I caught Student last night, and I found it so artful and well intentioned that I wish I liked it more. Omirbaev's style, as Jones and other critics have noted, owes an obvious debt to Robert Bresson's: the performers are inexpressive, while the compositions and sound design are exacting. There's a hard materiality to everything that all but forces the spectator to imbue the film with his own humanity. And like Bresson's Pickpocket, Student takes place in the present but draws on Dostoevsky's Crime and Punishment for its themes and plot points.

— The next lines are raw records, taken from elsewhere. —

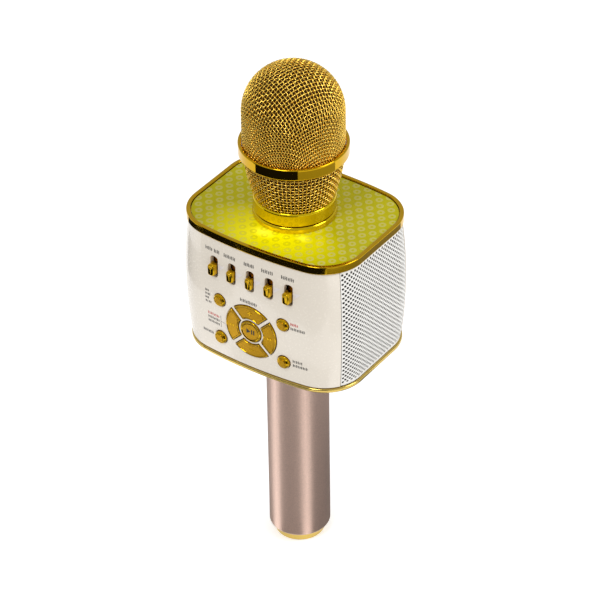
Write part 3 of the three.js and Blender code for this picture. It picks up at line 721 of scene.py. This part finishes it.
GOLD = (0.62, 0.37, 0.009)
MATERIALS = {
    "pearl_white_plastic": pearl_plastic(),
    "white_perforated_steel": powder_coat(),
    "gold_plated_plastic": gold("gold_plated_plastic", GOLD, 0.05, 0.03),
    "gold_plated_metal": gold("gold_plated_metal", GOLD, 0.03, 0.03),
    "gold_wire_mesh": wire_gold(),
    "rose_gold_aluminium": rose_aluminium(),
    "yellow_lens": lens_acrylic(),
    "black_plastic": moulded("black_plastic", (0.012, 0.012, 0.013)),
    "grey_foam": grey_foam(),
    "green_circuit_board": circuit_board(),
    "plated_steel": plated_steel(),
    "black_cone": moulded("black_cone", (0.01, 0.01, 0.01), 0.8),
    "ferrite": moulded("ferrite", (0.03, 0.03, 0.032), 0.7),
    "battery_sleeve": moulded("battery_sleeve", (0.02, 0.13, 0.28), 0.4),
}
BLACK_PRINT = ink("black_print", (0.02, 0.018, 0.017))
RED_PRINT = ink("red_print", (0.45, 0.03, 0.03))
GREY_PRINT = ink("grey_print", (0.60, 0.56, 0.54))
PALE_GOLD = gold("pale_gold_trim", (0.66, 0.48, 0.13), 0.06)
# Gold plating tinted yellow to stand in for the yellow lens mirrored in it: a painted reflection on the neck
# flange and thread ring.
NECK_GOLD_AND_LENS_REFLECTION = gold("neck_gold_painted_lens_reflection", (0.80, 0.58, 0.012), 0.07)
SATIN_GOLD = gold("satin_gold_face", (0.56, 0.30, 0.012), 0.26, 0.06)


def place(piece, body, slot, material=None):
    """Paints a piece with the material given, or else with that of its slot, and rides it on a body."""
    piece.data.materials.clear()
    piece.data.materials.append(material or MATERIALS[slot])
    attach(piece, body)


def stand_for(piece, node, body="root", material=None):
    """A piece that takes the place of one CAD node, which it hides, painted with the material given or else
    that of the node's slot, and riding on the given body.
    """
    place(piece, body, SLOTS[node], material)
    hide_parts(node)


# ---------------- box


def wall_border(start, end, spacing=1.5):
    return dense(bar(start, end, WALL_LOW, WALL_HIGH), spacing)


def loose_points(holes, spacing=2.2, margin=0.9):
    """Points of a grid over the front wall that keep clear of the holes."""
    rims = np.concatenate(holes)
    us = np.linspace(-SEAM_RUN, SEAM_RUN, round(2 * SEAM_RUN / spacing) + 1)[1:-1]
    vs = np.linspace(WALL_LOW, WALL_HIGH, round(2 * WALL_HALF / spacing) + 1)[1:-1]
    kept = []
    for u, v in itertools.product(us, vs):
        clear = np.min(np.hypot(rims[:, 0] - u, rims[:, 1] - v)) >= margin
        if clear and not any(inside(hole, u, v) for hole in holes):
            kept.append((u, v))
    return kept


def wall_panel(side, outlines, lip, mirror=(1, 1, 1)):
    """The wall from seam to seam, with openings given in front view."""
    holes = [on_front(outline).tolist() for outline in outlines]
    border = wall_border(-SEAM_RUN, SEAM_RUN)
    name = f"{side}_panel_shell"
    loose = loose_points(holes)
    panel = pierced_sheet(name, wall_point, wall_normal, border, holes, loose, WALL, lip, mirror=mirror)
    stand_for(panel, f"{side}_panel")


def front_panel():
    holes = []
    for number in FADERS:
        x, _, z = middle(f"fader_pot_{number}")
        holes.append(rounded_box(x, z, SLOT_WIDTH, SLOT_LENGTH, SLOT_CORNER, 5))
    for name in ROUND_NAMES:
        x, _, z = middle(name)
        holes.append(circle(x, z, ROUND_RADIUS + CLEARANCE, 40))
    gap = quadrant(PAD_INNER - CLEARANCE, PAD_OUTER + CLEARANCE, PAD_HALF_RIB - CLEARANCE)
    for turn in PAD_TURNS.values():
        holes.append(turned_outline(gap, turn, PLAY[0], PLAY[2]))
    holes.append(circle(PLAY[0], PLAY[2], PLAY_RADIUS + CLEARANCE, 56))
    wall_panel("front", holes, 0.4)


def rear_panel():
    holes = []
    for name in ("usb_socket", "card_slot", "charge_socket"):
        x, _, z = middle(name)
        width, _, height = high(name) - low(name) + 2 * CLEARANCE
        holes.append(dense(rounded_box(x, z, width, height, 0.5, 3), 1.5))
    x, _, z = middle("aux_jack")
    holes.append(circle(x, z, (high("aux_jack") - low("aux_jack"))[0] / 2 + CLEARANCE, 36))
    for number in SCREWS:
        x, _, z = middle(f"case_screw_{number}")
        holes.append(circle(x, z, 3.1, 36))
    wall_panel("rear", holes, 0.3, (1, -1, 1))


def side_grilles():
    """Perforated sheets: round holes in columns, each column shifted by half a pitch."""
    pitch = 2.5
    radius = 0.66
    edge = radius + 0.3
    start = SEAM_RUN + SEAM_GAP
    columns = math.floor((QUARTER - start - edge) / (pitch / 2))
    rows = math.ceil(WALL_HALF / pitch)
    holes = []
    for column in range(-columns, columns + 1):
        for row in range(-rows, rows + 1):
            v = WALL_MIDDLE + (row + 0.5 * (column % 2)) * pitch
            if WALL_LOW + edge < v < WALL_HIGH - edge:
                holes.append(circle(QUARTER + column * pitch / 2, v, radius, 12))
    border = wall_border(start, 2 * QUARTER - start, pitch / 2)

    def lay(flat, offset):
        return wall_point(flat, offset - 0.5)

    for side, sign in (("right", 1), ("left", -1)):
        name = f"perforated_sheet_{side}"
        sheet = pierced_sheet(name, lay, wall_normal, border, holes, [], 0.36, 0.06, 1, (sign, 1, 1))
        stand_for(sheet, f"side_grille_{side}")


def top_trim():
    """A slim bead with a nearly flat face, and the ledge inside it that the lens lies on."""
    base = BOX_TOP - 2 * TRIM_HALF_HEIGHT
    edge = 0.45
    out = TRIM_PROUD - edge
    bead = arc(TRIM_LIP + edge, BOX_TOP - edge, edge, 180, 90, 8)
    bead += arc(out, BOX_TOP - edge, edge, 90, 0, 12)
    bead += [(TRIM_PROUD, BOX_TOP - edge - 0.1), (TRIM_PROUD, base + edge + 0.1)]
    bead += arc(out, base + edge, edge, 0, -90, 12)
    ledge = [(-6, base), (-6, base + 1), (TRIM_LIP, base + 1)]
    stand_for(bent("top_trim_bead", (bead + ledge)[::-1]), "top_trim")


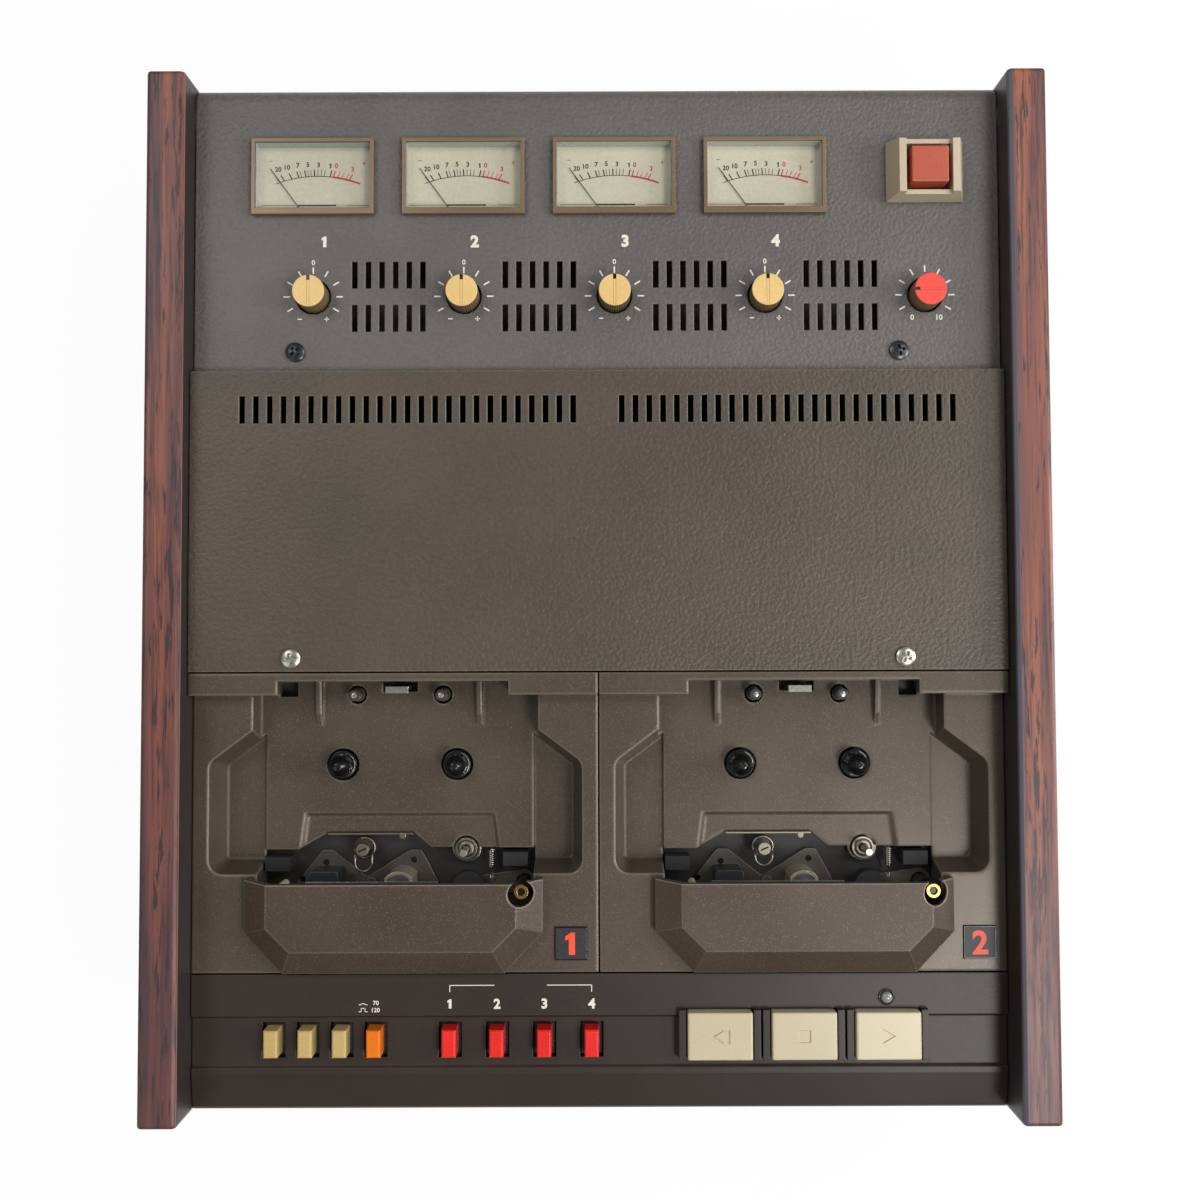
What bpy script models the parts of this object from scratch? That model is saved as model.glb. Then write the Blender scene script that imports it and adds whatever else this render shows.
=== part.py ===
"""Cassette duplicator: a flat desktop copier with a master deck and a slave deck.

The part stands on its feet at Z = 0. X runs along the front from left to right, Y from front to
rear. Most heights are measured from the floor of the cassette wells, where the cassettes lie.
"""

import math

import bmesh
import bpy
from mathutils import Matrix, Vector

MM = 0.001

# Overall size
TOTAL_HEIGHT = 112.0 * MM
CHEEK_THICKNESS = 14.0 * MM
CHEEK_OVERHANG = 1.0 * MM
CHEEK_ROUNDING = 1.6 * MM

# Clearances that every piece uses
GAP = 0.3 * MM
SEAM = 0.6 * MM
OVERRUN = 2.0 * MM
WELD_DISTANCE = 0.01 * MM

# Heights above the floor of the cassette wells
CHEEK_RISE = 24.4 * MM
MID_COVER_RISE = 17.2 * MM
REAR_STRIP_RISE = 16.7 * MM
METER_PANEL_RISE = 13.0 * MM
DECK_RISE = 10.5 * MM
RIM_DROP = 8.0 * MM

# Feet
FOOT_HEIGHT = 8.0 * MM
FOOT_RADIUS = 11.0 * MM
FOOT_TAPER = 1.5 * MM
FOOT_INSET = 30.0 * MM

# Sheet steel and moulded walls
SHEET = 1.2 * MM
WALL = 2.5 * MM
RIM_FLANGE = 8.0 * MM

# Depth of each band of the top, from the front edge to the rear
CONTROL_DEPTH = 49.0 * MM
MID_COVER_DEPTH = 108.9 * MM
METER_PANEL_DEPTH = 106.3 * MM
METER_PANEL_BEND = 6.0 * MM

# Control panel, heights above the well floor and distances from its front edge
LEGEND_RISE = 10.7 * MM
CHANNEL_RISE = 9.0 * MM
RIDGE_RISE = 10.0 * MM
FRONT_EDGE_RISE = 7.4 * MM
CHANNEL_REAR = 34.2 * MM
CHANNEL_FRONT = 16.2 * MM
CHANNEL_SLOPE = 1.0 * MM
RIDGE_FRONT = 13.2 * MM
FRONT_EDGE_ROUNDING = 1.0 * MM

# Small push buttons
BUTTON_WIDTH = 5.1 * MM
BUTTON_DEPTH = 9.7 * MM
BUTTON_RISE = 5.5 * MM
BUTTON_HOLE_WIDTH = 8.4 * MM
BUTTON_HOLE_DEPTH = 12.8 * MM
BUTTON_FROM_FRONT = 25.2 * MM
BUTTON_COLLAR_DROP = 2.0 * MM
BUTTON_COLLAR_HEIGHT = 6.0 * MM
BUTTON_EDGE = 0.5 * MM
MODE_BUTTON_FROM_SIDE = 29.7 * MM
MODE_BUTTON_PITCH = 12.3 * MM
RECORD_BUTTON_LEFT = 54.1 * MM
RECORD_BUTTON_PITCH = 17.1 * MM

# Large keys and the fins beside them
KEY_WIDTH = 23.4 * MM
KEY_DEPTH = 16.9 * MM
KEY_RISE = 14.5 * MM
KEY_SKIRT = 12.0 * MM
KEY_CLEARANCE = 0.5 * MM
KEY_EDGE = 0.6 * MM
KEY_FIRST_X = 43.3 * MM
KEY_PITCH = 30.2 * MM
KEY_FROM_FRONT = 27.5 * MM
FIN_WIDTH = 2.5 * MM
FIN_RISE = 13.0 * MM
SYMBOL_HEIGHT = 5.1 * MM
STOP_SYMBOL_SIZE = 4.3 * MM
PLAY_SYMBOL_LENGTH = 4.5 * MM
REWIND_SYMBOL_LENGTH = 5.2 * MM
CHEVRON_LENGTH = 4.3 * MM
CHEVRON_LEAD = 1.6 * MM
CHEVRON_BAND = 1.2 * MM
SYMBOL_DEPTH = 0.3 * MM
LAMP_HOLE_RADIUS = 2.4 * MM
LAMP_FROM_REAR = 8.6 * MM

# Cassette deck, measured from the line through the two spindles
DECK_REAR_TO_HUBS = 34.4 * MM
HUB_SPACING = 42.5 * MM
HUB_HOLE_RADIUS = 6.0 * MM
WELL_HALF_WIDTH = 52.0 * MM
WELL_HALF_WIDTH_FRONT = 50.5 * MM
WELL_TAPER_START = 10.6 * MM
WELL_TAPER_END = 0.4 * MM
WELL_REAR = 31.5 * MM
WELL_LAP = 2.0 * MM
STRIP_STEP_X = 41.6 * MM
STRIP_FRONT = 26.5 * MM
FLOOR_UNDERSIDE = 3.5 * MM
RIB_X = 29.8 * MM
RIB_WIDTH = 2.0 * MM
RIB_FRONT = 14.6 * MM
RIB_SHOULDER = 19.0 * MM
RIB_SHOULDER_RISE = 2.2 * MM
RIB_REAR_RISE = 3.6 * MM
PIN_X = 16.0 * MM
PIN_Y = 25.9 * MM
PIN_HOLE_RADIUS = 3.55 * MM
LATCH_SLOT_WIDTH = 13.0 * MM
LATCH_SLOT_FRONT = 27.0 * MM
LATCH_SLOT_REAR = 30.6 * MM
SENSE_INNER = 38.2 * MM
SENSE_OUTER = 45.0 * MM
SENSE_FRONT = 25.2 * MM
SENSE_REAR = 30.6 * MM
SENSE_RISE = 13.0 * MM

# Sunken field in front of the spindles
FIELD_DEPTH = 1.3 * MM
FIELD_REAR = 17.8 * MM
FIELD_HALF_REAR = 35.5 * MM
FIELD_HALF_FRONT = 37.6 * MM
FIELD_CHAMFER = 1.7 * MM

# Opening for heads, capstan and pinch roller, distances in front of the spindles
OPENING_LEFT_EDGE = 31.4 * MM
OPENING_MIDDLE_EDGE = 25.4 * MM
OPENING_RIGHT_EDGE = 30.9 * MM
OPENING_LEFT_CORNER = 37.6 * MM
OPENING_LEFT_SHOULDER = 27.0 * MM
OPENING_RIGHT_SHOULDER = 5.0 * MM
OPENING_RIGHT_CORNER = 11.5 * MM
OPENING_BEYOND_CARRIAGE = 2.0 * MM
OPENING_HALF_WIDTH = 50.2 * MM
CAPSTAN_NOTCH_RADIUS = 4.9 * MM

# Finger recesses beside the well
RECESS_DEPTH = 1.5 * MM
RECESS_REAR = 13.6 * MM
RECESS_SHOULDER_X = 66.0 * MM
RECESS_SHOULDER_Y = 3.1 * MM
RECESS_OUTER_X = 68.0 * MM
RECESS_FRONT = 38.7 * MM
RECESS_ROUNDING = 5.2 * MM
RECESS_INNER_X = 49.8 * MM
RECESS_DRAFT = 3.4 * MM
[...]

The title character is a taciturn young man who commits a meaningless murder to see if he can get away with it. But unlike Dostoevsky's antihero, the student's fundamental crisis isn't spiritual but political. Student takes place in the booming metropolis of Almaty, presented in the film as a site of runaway capitalism that's buried most traces of its communist past. In the most risible scene, one of the student's professors promotes a philosophy of social Darwinism as the only way to survive in a market economy. (I never thought I'd accuse someone of simplifying social Darwinism, but somehow this professor—a straw-woman capitalist stooge who might have made Sergei Eisenstein chuckle—manages to.) In a more compelling moment, one of his peers reads to him from an essay about the postmodern era being morally bankrupt.

Making this modern Raskolnikov a product of the zeitgeist would seem to drain his story of the spiritual struggle that makes Dostoevsky's work timeless. Or perhaps the struggle remains and I failed to recognize Omirbaev's depiction of it. Bresson's art is only as deep as what the spectator is willing to bring to it; I'm still curious to see more of Omirbaev's to gauge how deep it may be.